Avancer des préjugés c'est vouloir se satisfaire
d'une explication simple sur un sujet
donné, un peuple, une personne. Par là on
se refuse à la réalité, dont l'essence est
complexe, on s'épargne l'analyse, on se
détourne de la profondeur pour demeurer
à la surface des choses et s'y complaire. Au
lieu de percevoir les nuances d'une situation,
celle-ci est perçue d'un bloc, telle une
pierre brute. Combien de mésententes, de
conflits et de haines tenaces pour un jugement
à l'emporte-pièce inlassablement
répété, un verdict prononcé à la légère ?

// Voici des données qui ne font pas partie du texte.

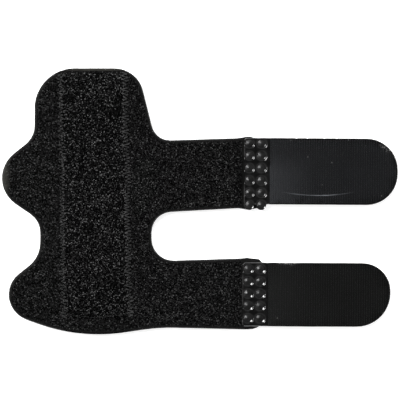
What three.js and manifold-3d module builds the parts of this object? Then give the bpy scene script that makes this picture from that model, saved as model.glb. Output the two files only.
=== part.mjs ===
// A finger splint that lies open and flat with its fleece side up, in millimetres, +Z up.
// The finger tip end is at +Y, the two straps with their hook tabs point to +X,
// and the two side lobes point to -X. The wrap's outline is a ring of corners that are
// joined by straight edges and rounded by arcs.

import * as THREE from "three";
import { ConvexHull } from "three/addons/math/ConvexHull.js";
import { mergeVertices } from "three/addons/utils/BufferGeometryUtils.js";
import Module from "manifold-3d";

const wasm = await Module();
wasm.setup();

// Sizes of the wrap's outline
const waistWidth = 33.6; // from the bottom of the notch to the wall of the slot
const tipWidth = 31; // the finger tip end, between its two corners
const tipLength = 21.8; // from the upper strap's edge to the finger tip end
const upperStrapWidth = 21.8;
const lowerStrapWidth = 20;
const strapLength = 33.4; // from the wall of the slot to the strap's end
const slotWidth = 14.4; // between the two straps
const notchWidth = 10.8; // between the two lobes
const upperLobeReach = 17.9; // past the bottom of the notch
const lowerLobeReach = 9.4;
const bellyDrop = 3.4; // how far the lower edge hangs below the lower strap
const strapSlant = 0.8; // how far the straps rise from the wrap to their welds
const weldBulge = 0.6; // how far the pressed cloth spreads beside the welds

// Sizes through the thickness
const wrapThick = 2.6; // fleece, foam and outer cloth, laminated
const pressedThick = 1.3; // the same laminate under the welds
const wrapEdgeRound = 0.9; // how far in the soft cut edge rounds off
const upperLobeLift = 1.6; // how far the upper lobe curls up off the table
const lowerLobeLift = 0.7;
const clearance = 0.3; // between neighbouring pieces

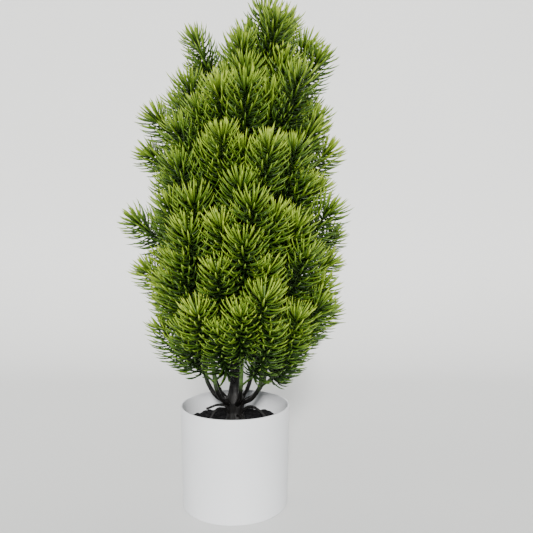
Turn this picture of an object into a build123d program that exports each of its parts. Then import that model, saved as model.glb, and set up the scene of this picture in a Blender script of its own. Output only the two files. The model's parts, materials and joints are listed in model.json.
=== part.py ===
from build123d import *
import os
from math import cos, radians, sin, tan

# An artificial tabletop tree in a plain round pot. Millimetres, +Z up, and the front of the tree
# faces -Y. The origin is the centre of the pot's flat base, on the surface that the pot stands on.
# A place on the tree is given as a reach from the pot's axis, an azimuth and a height. Azimuths are
# in degrees, from +X towards +Y, so that 270 is the front.

# ---- Driving dimensions -------------------------------------------------------------------------

POT_HEIGHT = 100.0
POT_RIM_RADIUS = 55.0
POT_BASE_RADIUS = 53.0
POT_WALL = 1.8
POT_FLOOR = 3.0
POT_BASE_EDGE = 1.2
POT_RIM_EDGE = 0.8

BALLAST_TOP = 28.0
FOAM_TOP = 71.0
SOIL_EDGE_HEIGHT = 80.5
SOIL_CENTRE_HEIGHT = 82.5

FIT = 0.05  # clearance all round between pieces that are pushed together
JOINT_CLEARANCE = 0.3  # clearance all round a foot ball in its recess
CUT_PAST = 1.0  # how far a cut runs past the face that it opens

TRUNK_FOOT = 18.0
TRUNK_TOP = 300.0
TRUNK_FOOT_RADIUS = 5.4
TRUNK_TOP_RADIUS = 4.0
TRUNK_WIRE_RADIUS = 1.5
TRUNK_WIRE_FOOT = 22.0
TRUNK_WIRE_TOP = 275.0
LEADER_RADIUS = 3.0
LEADER_SPIGOT_RADIUS = 2.2
LEADER_SPIGOT_LENGTH = 14.0
LEADER_SPIGOT_ROOT = 6.0  # how far the spigot runs up inside the leader

HINGE_REACH = 9.5
HINGE_HEIGHT = 102.0
FOOT_BALL_RADIUS = 2.6
STEM_RADIUS = 1.75
STEM_WIRE_RADIUS = 0.6
ROOT_RADIUS = 1.2
ROOT_HOLE_IN_CROWN = 9.0
ROOT_HOLE_IN_SOIL = 12.0
CROWN_SEAT_RADIUS = 12.0  # the shallow seat for the crown in the soil
CROWN_SEAT_HEIGHT = 78.8

PEG_RADIUS = 1.0
PEG_GRIP = 5.0  # how far a peg goes into the socket of its sprig
SPRIG_LENGTH = 60.0
NECK_LENGTH = 10.0
NECK_RADIUS = 1.7
TWIG_RADIUS = 1.1
WHORL_RADIUS = 5.2
WHORL_RISE = 4.6
WHORL_THICKNESS = 4.0
WHORL_EDGE = 0.5
WHORL_COUNT = 5
BUD_RADIUS = 3.4
BUD_LENGTH = 12.0
BUD_END_RADIUS = 0.5

# The root crown's outline, from the soil up to where it meets the trunk, as (radius, height).
CROWN_OUTLINE = [
    (12.0, 79.0), (9.6, 85.0), (8.6, 92.0), (9.4, 98.0),
    (9.8, 102.0), (8.4, 107.0), (6.6, 112.0), (5.9, 117.0),
]

# The aerial roots, each as the places that it passes, in X, Y and Z.
ROOTS = {
    "aerial_root_left": [(-6.5, -3.5, 97.5), (-13, -7, 101), (-20, -10, 101), (-28, -13, 98)],
    "aerial_root_left_arch": [
        (-5.5, -5.5, 91.5), (-11, -11, 97), (-18, -17, 97), (-23, -21, 88), (-24, -22, 77),
    ],
    "aerial_root_right_arch": [(6.5, -4.5, 92), (14, -9, 99), (23, -14, 97), (31, -18, 89), (34, -19, 77)],
    "aerial_root_front": [(2.5, -7, 89), (5, -13, 93), (9, -19, 89), (10, -22, 77)],
    "aerial_root_rear": [(-2, 7, 90), (-5, 14, 96), (-8, 22, 92), (-9, 26, 77)],
}
SOIL_ROOTS = ["aerial_root_left_arch", "aerial_root_right_arch", "aerial_root_front", "aerial_root_rear"]

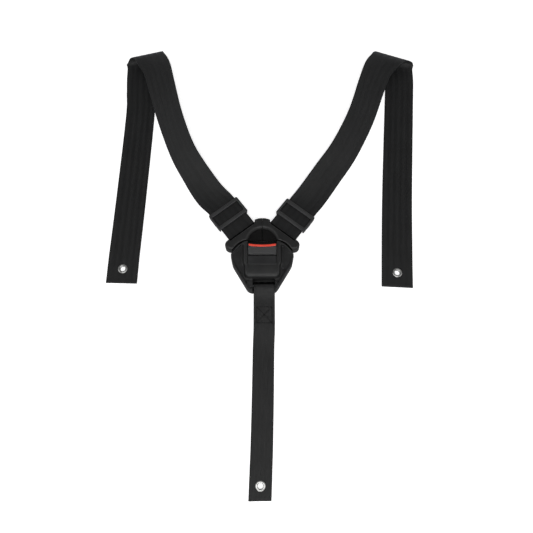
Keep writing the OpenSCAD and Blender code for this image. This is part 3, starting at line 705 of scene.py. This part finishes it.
left_run = [
    [67, 83, 14.5, -38, -12], [84.8, 109, 18, -33, -28], [101.8, 139, 22, -27, -32],
    [118.2, 183, 25, -21, -29], [131.6, 230, 26, -19, -20], [139, 256, 25, -17, -14]]
left_fold = [
    [149.5, 275.5, 21.3, -12, -8], [153.6, 282.6, 17.5, -10, -6], [157.3, 286, 11.5, -10, -4],
    [161.5, 283, 4.5, -9, -2], [164.8, 275, 1.4, -7, 0]]
left_fall = [
    [165.3, 258, 0.8, -3, 0], [164, 235, 0.8, 0, 0], [162.6, 198, 0.8, 1, 0],
    [166.6, 83, 0.8, 1, 0], [169.7, 9, 1.4, 1.5, 0], [170.2, -4, 1.4, 1.5, 0], [171, -30, 1.4, 1.5, 0]]
right_run = [
    [62, 80, 14.5, -37, -8], [82, 108, 18, -33, -18], [103.5, 139, 22, -29, -24],
    [125.5, 183, 25, -22, -24], [142, 230, 25, -19, -18], [151.5, 255, 24, -18, -14]]
right_fold = [
    [163.5, 272.5, 21.3, -17, -8], [170.6, 280.4, 17.2, -15, -6], [176.4, 284, 11, -15, -4],
    [181.5, 280, 4.5, -13, -2], [184.2, 271, 1.4, -9, 0]]
right_fall = [
    [185, 256, 0.8, -5, 0], [183.5, 235, 0.8, -4, 0], [180.4, 198, 0.8, -3, 0],
    [171, 83, 0.8, -3, 0], [165.8, 5, 1.4, -3, 0], [165, -8, 1.4, -3, 0], [163.5, -35, 1.4, -3, 0]]
crotch_run = [
    [crotch_x, -86, 3.4, 0, 0], [1.6, -112, 0.9, 0, 0], [0.9, -165, 0.8, 0.6, 0],
    [-0.2, -220, 0.9, 1, 0], [-1, -243, 1.4, 1, 0], [-1.2, -250, 1.4, 1, 0],
    [-2.1, -276, 1.4, 1, 0]]
crotch_end_y = -84


def along_pin(d, z):
    return [pin_x + d * math.sin(pin_angle), pin_y + d * math.cos(pin_angle), z, -math.degrees(pin_angle), 0]


def shoulder_route(glide_at, run, fold, fall):
    arc = [math.radians(a) for a in range(-90, 91, 18)]
    end = (2 * np.array(fall[-1]) - np.array(fall[-2])).tolist()
    return ([along_pin(glide_at + 21, pin_z - lay + 0.9), along_pin(glide_at + 20, pin_z - lay + 0.9),
             along_pin(glide_at - 8, pin_z - lay + 0.9), along_pin(11, pin_z - lay + 0.6),
             along_pin(5, pin_z - wrap_r + 0.6)]
            + [along_pin(-wrap_r * math.cos(a), pin_z + wrap_r * math.sin(a)) for a in arc]
            + [along_pin(5, pin_z + wrap_r - 0.6), along_pin(11, pin_z + lay + 1.1),
               along_pin(glide_at - 8, pin_z + lay + 1.0), along_pin(glide_at + 14, pin_z + lay + 1.0)]
            + run + fold + fall + [end])


def crotch_route():
    arc = [math.radians(a) for a in range(-90, 91, 18)]
    end = (2 * np.array(crotch_run[-1]) - np.array(crotch_run[-2])).tolist()
    tail = [(crotch_end_y - 1, 1.7), (crotch_end_y, 1.7), (-62, 4.3), (-48, 5.6),
            (bar_y - 5, bar_z - bar_wrap_r + 0.2)]
    wrap = [(bar_y + bar_wrap_r * math.cos(a), bar_z + bar_wrap_r * math.sin(a)) for a in arc]
    out = [(bar_y - 5, bar_z + bar_wrap_r - 0.5), (-48, 7.6), (-62, 5.9)]
    return [[crotch_x, y, z, 0, 0] for y, z in tail + wrap + out] + crotch_run + [end]


def smooth_route(route, steps):
    """Points of the smooth curve through a route's points."""
    p = np.array(route, float)
    t = (np.arange(steps) / steps)[:, None]
    rows = []
    for a, b, c, d in zip(p, p[1:], p[2:], p[3:]):
        rows.append(0.5 * (2 * b + (c - a) * t + (2 * a - 5 * b + 4 * c - d) * t ** 2
                           + (3 * b - a - 3 * c + d) * t ** 3))
    return np.concatenate(rows + [p[-2:-1]])


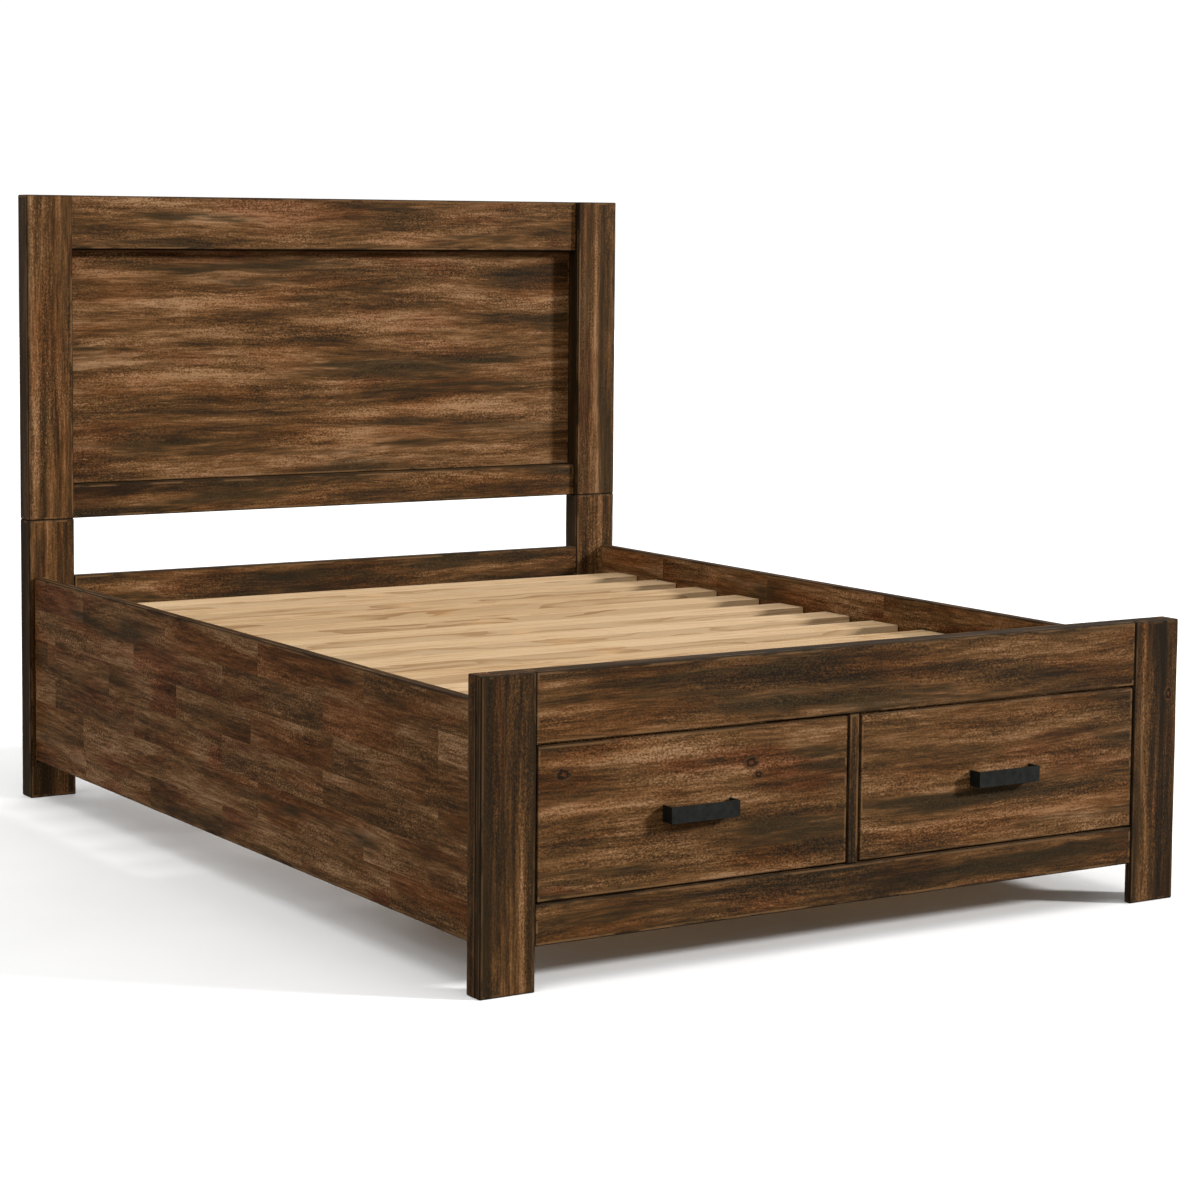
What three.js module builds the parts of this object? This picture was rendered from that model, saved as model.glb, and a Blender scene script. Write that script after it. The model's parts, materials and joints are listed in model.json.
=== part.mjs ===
// Storage bed frame in stained wood, for a 1524 x 2032 mm mattress.
// Millimetres, +Z up. The foot of the bed faces -Y, the headboard +Y and the left side -X.
// The origin is on the floor, under the middle of the whole bed.
import * as THREE from 'three';

// ---------------------------------------------------------------- overall
const BED_WIDTH = 1650;              // across the outer faces of the legs
const BED_LENGTH = 2200;             // front of the foot legs to the back of the headboard
const HEADBOARD_HEIGHT = 1440;
const FOOTBOARD_HEIGHT = 580;

// ---------------------------------------------------------------- legs and posts
const LEG_WIDTH = 115;               // face width of every leg and headboard post
const POST_DEPTH = 56;               // headboard posts and legs, front to back
const FOOT_LEG_DEPTH = 48;
const LEG_FACE_THICKNESS = 18;       // face board of an L-shaped foot leg
const HEAD_LEG_HEIGHT = 668;         // the upper headboard stands on the legs here

// ---------------------------------------------------------------- headboard
const HEAD_TOP_RAIL_HEIGHT = 128;
const HEAD_BOTTOM_RAIL_HEIGHT = 80;
const HEAD_RAIL_SETBACK = 14;        // rails behind the front face of the posts
const HEAD_PANEL_THICKNESS = 12;     // flush with the back of the posts

// ---------------------------------------------------------------- side rails
const SIDE_RAIL_CLEARANCE = 91;      // under the rail
const SIDE_RAIL_THICKNESS = 25;
const SIDE_RAIL_INSET = 13;          // inside the outer face of the legs
const SIDE_RAIL_DROP = 49;           // top of the rail below the top of the footboard

// ---------------------------------------------------------------- footboard
const FLOOR_CLEARANCE = 83;          // under the bottom rail
const FOOT_TOP_RAIL_HEIGHT = 131;
const FOOT_BOTTOM_RAIL_HEIGHT = 76;
const FOOT_BOTTOM_RAIL_BACKING = 18; // part of the bottom rail that laps behind the legs
const FOOT_RAIL_SETBACK = 2;         // rails and drawer fronts behind the face of the legs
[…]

Fort de cette largesse de vues qui devrait
être la sienne, le franc-maçon est idéalement
outillé pour combattre les préjugés
de tous ordres. Il importe d'abord de ne pas
trancher une question dans le vif avant
d'en posséder la pleine connaissance.
L'ignorance nous fait trébucher le plus.
S'abstenir aussi d'émettre un avis de but
en blanc si l'on n'a pas une vue d'ensemble
du problème, de décider de manière
péremptoire de ce qu'il convient de dire,
de faire ou de penser. Enfin, prendre la
peine de vérifier le bien-fondé ou non
d'une assertion. Vu qu'une partie de nos
préjugés provient de notre éducation, il est
d'autant plus nécessaire de nous employer,
pour le moins, à les équilibrer. Connaître
les causes ne nous permet-t-il pas de corriger
des effets négatifs ? Si l'on est enclin
à entretenir un préjugé mineur, cela ne
portera guère à conséquence, car il en est
de bénins, qui ne heurtent pas d'autres
sensibilités. En revanche, si le préjugé est
important, un sérieux travail sur soi s'impose.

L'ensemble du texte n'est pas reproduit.